● MATERIAL PROVIDED:
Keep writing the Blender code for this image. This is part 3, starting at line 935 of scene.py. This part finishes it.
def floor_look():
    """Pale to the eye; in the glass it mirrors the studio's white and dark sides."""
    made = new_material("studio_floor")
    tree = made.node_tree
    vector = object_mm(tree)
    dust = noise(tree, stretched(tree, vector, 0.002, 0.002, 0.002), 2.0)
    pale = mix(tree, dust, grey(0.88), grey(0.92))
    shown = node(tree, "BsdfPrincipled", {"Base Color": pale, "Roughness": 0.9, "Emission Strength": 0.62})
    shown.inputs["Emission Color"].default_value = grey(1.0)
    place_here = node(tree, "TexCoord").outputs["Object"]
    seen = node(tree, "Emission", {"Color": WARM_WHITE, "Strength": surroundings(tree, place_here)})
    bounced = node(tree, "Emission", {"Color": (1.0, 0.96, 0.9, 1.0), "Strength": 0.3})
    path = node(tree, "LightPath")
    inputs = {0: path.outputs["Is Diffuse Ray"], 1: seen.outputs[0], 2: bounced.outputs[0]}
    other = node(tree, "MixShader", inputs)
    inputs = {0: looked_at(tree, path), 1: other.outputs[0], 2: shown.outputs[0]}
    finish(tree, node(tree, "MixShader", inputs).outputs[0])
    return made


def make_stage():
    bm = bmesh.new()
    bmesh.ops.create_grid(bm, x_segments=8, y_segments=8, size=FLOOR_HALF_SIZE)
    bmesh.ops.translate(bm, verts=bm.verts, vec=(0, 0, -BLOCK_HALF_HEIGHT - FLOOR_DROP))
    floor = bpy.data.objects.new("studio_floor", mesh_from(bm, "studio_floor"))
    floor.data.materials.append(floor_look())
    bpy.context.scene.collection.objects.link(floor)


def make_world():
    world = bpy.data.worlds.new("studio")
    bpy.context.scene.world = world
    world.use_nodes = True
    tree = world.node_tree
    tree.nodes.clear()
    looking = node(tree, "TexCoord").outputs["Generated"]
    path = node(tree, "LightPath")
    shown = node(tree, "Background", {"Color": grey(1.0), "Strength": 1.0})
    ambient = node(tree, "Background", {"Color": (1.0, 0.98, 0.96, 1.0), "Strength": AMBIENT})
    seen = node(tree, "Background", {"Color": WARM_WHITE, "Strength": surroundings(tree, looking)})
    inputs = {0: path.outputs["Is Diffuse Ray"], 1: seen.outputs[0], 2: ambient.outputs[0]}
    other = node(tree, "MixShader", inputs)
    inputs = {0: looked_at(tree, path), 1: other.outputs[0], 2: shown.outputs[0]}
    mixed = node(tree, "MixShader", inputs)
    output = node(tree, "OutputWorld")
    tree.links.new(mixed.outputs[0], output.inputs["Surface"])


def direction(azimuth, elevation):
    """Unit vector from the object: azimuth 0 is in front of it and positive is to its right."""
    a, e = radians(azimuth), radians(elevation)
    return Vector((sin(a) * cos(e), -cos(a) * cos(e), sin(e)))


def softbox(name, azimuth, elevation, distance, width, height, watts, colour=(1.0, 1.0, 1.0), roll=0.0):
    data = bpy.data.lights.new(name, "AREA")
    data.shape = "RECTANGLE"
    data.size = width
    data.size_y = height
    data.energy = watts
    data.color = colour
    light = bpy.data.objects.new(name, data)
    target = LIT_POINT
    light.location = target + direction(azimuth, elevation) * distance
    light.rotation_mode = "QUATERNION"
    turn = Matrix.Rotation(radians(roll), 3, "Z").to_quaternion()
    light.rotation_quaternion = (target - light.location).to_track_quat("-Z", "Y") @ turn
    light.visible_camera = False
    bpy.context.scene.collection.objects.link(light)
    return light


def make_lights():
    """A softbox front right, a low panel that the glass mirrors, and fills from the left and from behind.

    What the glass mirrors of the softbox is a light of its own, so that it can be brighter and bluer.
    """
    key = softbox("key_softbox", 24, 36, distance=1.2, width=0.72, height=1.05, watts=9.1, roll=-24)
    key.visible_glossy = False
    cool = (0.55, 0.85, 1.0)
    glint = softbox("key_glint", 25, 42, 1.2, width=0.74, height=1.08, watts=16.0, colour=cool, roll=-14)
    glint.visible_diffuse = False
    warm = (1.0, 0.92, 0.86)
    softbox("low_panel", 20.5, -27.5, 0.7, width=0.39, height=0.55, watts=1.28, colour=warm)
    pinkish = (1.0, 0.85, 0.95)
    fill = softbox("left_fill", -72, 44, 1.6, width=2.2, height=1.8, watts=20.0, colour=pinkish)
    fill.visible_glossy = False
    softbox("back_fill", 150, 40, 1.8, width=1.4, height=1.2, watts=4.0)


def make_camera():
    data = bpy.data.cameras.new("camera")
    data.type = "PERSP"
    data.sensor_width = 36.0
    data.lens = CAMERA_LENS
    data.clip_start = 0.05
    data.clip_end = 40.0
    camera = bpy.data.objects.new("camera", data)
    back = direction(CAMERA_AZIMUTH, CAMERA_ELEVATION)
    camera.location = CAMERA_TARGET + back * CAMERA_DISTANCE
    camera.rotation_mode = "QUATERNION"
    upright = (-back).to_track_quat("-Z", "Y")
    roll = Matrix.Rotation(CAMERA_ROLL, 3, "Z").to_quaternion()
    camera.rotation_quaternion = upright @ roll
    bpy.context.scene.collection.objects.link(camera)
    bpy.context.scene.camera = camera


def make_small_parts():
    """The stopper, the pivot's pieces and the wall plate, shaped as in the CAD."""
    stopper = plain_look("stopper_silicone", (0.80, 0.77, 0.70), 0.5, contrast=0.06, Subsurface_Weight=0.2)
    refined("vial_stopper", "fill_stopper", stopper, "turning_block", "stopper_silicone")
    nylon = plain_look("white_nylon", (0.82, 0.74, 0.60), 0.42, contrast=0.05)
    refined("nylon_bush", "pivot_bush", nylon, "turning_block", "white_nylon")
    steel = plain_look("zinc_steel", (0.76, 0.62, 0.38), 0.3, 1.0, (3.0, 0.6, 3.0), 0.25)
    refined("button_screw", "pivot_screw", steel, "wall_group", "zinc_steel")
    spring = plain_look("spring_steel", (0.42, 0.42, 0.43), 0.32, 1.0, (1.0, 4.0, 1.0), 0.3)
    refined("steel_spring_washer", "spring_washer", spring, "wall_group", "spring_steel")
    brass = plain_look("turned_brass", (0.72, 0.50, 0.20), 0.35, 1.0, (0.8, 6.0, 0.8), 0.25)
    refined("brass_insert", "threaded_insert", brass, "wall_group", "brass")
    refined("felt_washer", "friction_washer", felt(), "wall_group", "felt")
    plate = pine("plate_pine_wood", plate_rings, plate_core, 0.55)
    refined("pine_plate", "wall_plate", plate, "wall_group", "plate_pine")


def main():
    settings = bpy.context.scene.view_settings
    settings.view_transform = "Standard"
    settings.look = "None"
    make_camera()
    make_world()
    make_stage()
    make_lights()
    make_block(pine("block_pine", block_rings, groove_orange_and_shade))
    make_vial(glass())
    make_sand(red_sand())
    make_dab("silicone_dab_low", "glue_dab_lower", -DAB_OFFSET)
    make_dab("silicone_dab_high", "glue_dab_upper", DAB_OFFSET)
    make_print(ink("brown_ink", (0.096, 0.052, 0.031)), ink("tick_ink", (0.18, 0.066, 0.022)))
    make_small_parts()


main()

● WHAT YOU HAVE TO DO:
Restate the whole listing exactly, leaving out nothing.

● FINAL ANSWER:
Keep writing the Blender code for this image. This is part 3, starting at line 935 of scene.py. This part finishes it.
def floor_look():
    """Pale to the eye; in the glass it mirrors the studio's white and dark sides."""
    made = new_material("studio_floor")
    tree = made.node_tree
    vector = object_mm(tree)
    dust = noise(tree, stretched(tree, vector, 0.002, 0.002, 0.002), 2.0)
    pale = mix(tree, dust, grey(0.88), grey(0.92))
    shown = node(tree, "BsdfPrincipled", {"Base Color": pale, "Roughness": 0.9, "Emission Strength": 0.62})
    shown.inputs["Emission Color"].default_value = grey(1.0)
    place_here = node(tree, "TexCoord").outputs["Object"]
    seen = node(tree, "Emission", {"Color": WARM_WHITE, "Strength": surroundings(tree, place_here)})
    bounced = node(tree, "Emission", {"Color": (1.0, 0.96, 0.9, 1.0), "Strength": 0.3})
    path = node(tree, "LightPath")
    inputs = {0: path.outputs["Is Diffuse Ray"], 1: seen.outputs[0], 2: bounced.outputs[0]}
    other = node(tree, "MixShader", inputs)
    inputs = {0: looked_at(tree, path), 1: other.outputs[0], 2: shown.outputs[0]}
    finish(tree, node(tree, "MixShader", inputs).outputs[0])
    return made


def make_stage():
    bm = bmesh.new()
    bmesh.ops.create_grid(bm, x_segments=8, y_segments=8, size=FLOOR_HALF_SIZE)
    bmesh.ops.translate(bm, verts=bm.verts, vec=(0, 0, -BLOCK_HALF_HEIGHT - FLOOR_DROP))
    floor = bpy.data.objects.new("studio_floor", mesh_from(bm, "studio_floor"))
    floor.data.materials.append(floor_look())
    bpy.context.scene.collection.objects.link(floor)


def make_world():
    world = bpy.data.worlds.new("studio")
    bpy.context.scene.world = world
    world.use_nodes = True
    tree = world.node_tree
    tree.nodes.clear()
    looking = node(tree, "TexCoord").outputs["Generated"]
    path = node(tree, "LightPath")
    shown = node(tree, "Background", {"Color": grey(1.0), "Strength": 1.0})
    ambient = node(tree, "Background", {"Color": (1.0, 0.98, 0.96, 1.0), "Strength": AMBIENT})
    seen = node(tree, "Background", {"Color": WARM_WHITE, "Strength": surroundings(tree, looking)})
    inputs = {0: path.outputs["Is Diffuse Ray"], 1: seen.outputs[0], 2: ambient.outputs[0]}
    other = node(tree, "MixShader", inputs)
    inputs = {0: looked_at(tree, path), 1: other.outputs[0], 2: shown.outputs[0]}
    mixed = node(tree, "MixShader", inputs)
    output = node(tree, "OutputWorld")
    tree.links.new(mixed.outputs[0], output.inputs["Surface"])


def direction(azimuth, elevation):
    """Unit vector from the object: azimuth 0 is in front of it and positive is to its right."""
    a, e = radians(azimuth), radians(elevation)
    return Vector((sin(a) * cos(e), -cos(a) * cos(e), sin(e)))


def softbox(name, azimuth, elevation, distance, width, height, watts, colour=(1.0, 1.0, 1.0), roll=0.0):
    data = bpy.data.lights.new(name, "AREA")
    data.shape = "RECTANGLE"
    data.size = width
    data.size_y = height
    data.energy = watts
    data.color = colour
    light = bpy.data.objects.new(name, data)
    target = LIT_POINT
    light.location = target + direction(azimuth, elevation) * distance
    light.rotation_mode = "QUATERNION"
    turn = Matrix.Rotation(radians(roll), 3, "Z").to_quaternion()
    light.rotation_quaternion = (target - light.location).to_track_quat("-Z", "Y") @ turn
    light.visible_camera = False
    bpy.context.scene.collection.objects.link(light)
    return light


def make_lights():
    """A softbox front right, a low panel that the glass mirrors, and fills from the left and from behind.

    What the glass mirrors of the softbox is a light of its own, so that it can be brighter and bluer.
    """
    key = softbox("key_softbox", 24, 36, distance=1.2, width=0.72, height=1.05, watts=9.1, roll=-24)
    key.visible_glossy = False
    cool = (0.55, 0.85, 1.0)
    glint = softbox("key_glint", 25, 42, 1.2, width=0.74, height=1.08, watts=16.0, colour=cool, roll=-14)
    glint.visible_diffuse = False
    warm = (1.0, 0.92, 0.86)
    softbox("low_panel", 20.5, -27.5, 0.7, width=0.39, height=0.55, watts=1.28, colour=warm)
    pinkish = (1.0, 0.85, 0.95)
    fill = softbox("left_fill", -72, 44, 1.6, width=2.2, height=1.8, watts=20.0, colour=pinkish)
    fill.visible_glossy = False
    softbox("back_fill", 150, 40, 1.8, width=1.4, height=1.2, watts=4.0)


def make_camera():
    data = bpy.data.cameras.new("camera")
    data.type = "PERSP"
    data.sensor_width = 36.0
    data.lens = CAMERA_LENS
    data.clip_start = 0.05
    data.clip_end = 40.0
    camera = bpy.data.objects.new("camera", data)
    back = direction(CAMERA_AZIMUTH, CAMERA_ELEVATION)
    camera.location = CAMERA_TARGET + back * CAMERA_DISTANCE
    camera.rotation_mode = "QUATERNION"
    upright = (-back).to_track_quat("-Z", "Y")
    roll = Matrix.Rotation(CAMERA_ROLL, 3, "Z").to_quaternion()
    camera.rotation_quaternion = upright @ roll
    bpy.context.scene.collection.objects.link(camera)
    bpy.context.scene.camera = camera


def make_small_parts():
    """The stopper, the pivot's pieces and the wall plate, shaped as in the CAD."""
    stopper = plain_look("stopper_silicone", (0.80, 0.77, 0.70), 0.5, contrast=0.06, Subsurface_Weight=0.2)
    refined("vial_stopper", "fill_stopper", stopper, "turning_block", "stopper_silicone")
    nylon = plain_look("white_nylon", (0.82, 0.74, 0.60), 0.42, contrast=0.05)
    refined("nylon_bush", "pivot_bush", nylon, "turning_block", "white_nylon")
    steel = plain_look("zinc_steel", (0.76, 0.62, 0.38), 0.3, 1.0, (3.0, 0.6, 3.0), 0.25)
    refined("button_screw", "pivot_screw", steel, "wall_group", "zinc_steel")
    spring = plain_look("spring_steel", (0.42, 0.42, 0.43), 0.32, 1.0, (1.0, 4.0, 1.0), 0.3)
    refined("steel_spring_washer", "spring_washer", spring, "wall_group", "spring_steel")
    brass = plain_look("turned_brass", (0.72, 0.50, 0.20), 0.35, 1.0, (0.8, 6.0, 0.8), 0.25)
    refined("brass_insert", "threaded_insert", brass, "wall_group", "brass")
    refined("felt_washer", "friction_washer", felt(), "wall_group", "felt")
    plate = pine("plate_pine_wood", plate_rings, plate_core, 0.55)
    refined("pine_plate", "wall_plate", plate, "wall_group", "plate_pine")


def main():
    settings = bpy.context.scene.view_settings
    settings.view_transform = "Standard"
    settings.look = "None"
    make_camera()
    make_world()
    make_stage()
    make_lights()
    make_block(pine("block_pine", block_rings, groove_orange_and_shade))
    make_vial(glass())
    make_sand(red_sand())
    make_dab("silicone_dab_low", "glue_dab_lower", -DAB_OFFSET)
    make_dab("silicone_dab_high", "glue_dab_upper", DAB_OFFSET)
    make_print(ink("brown_ink", (0.096, 0.052, 0.031)), ink("tick_ink", (0.18, 0.066, 0.022)))
    make_small_parts()


main()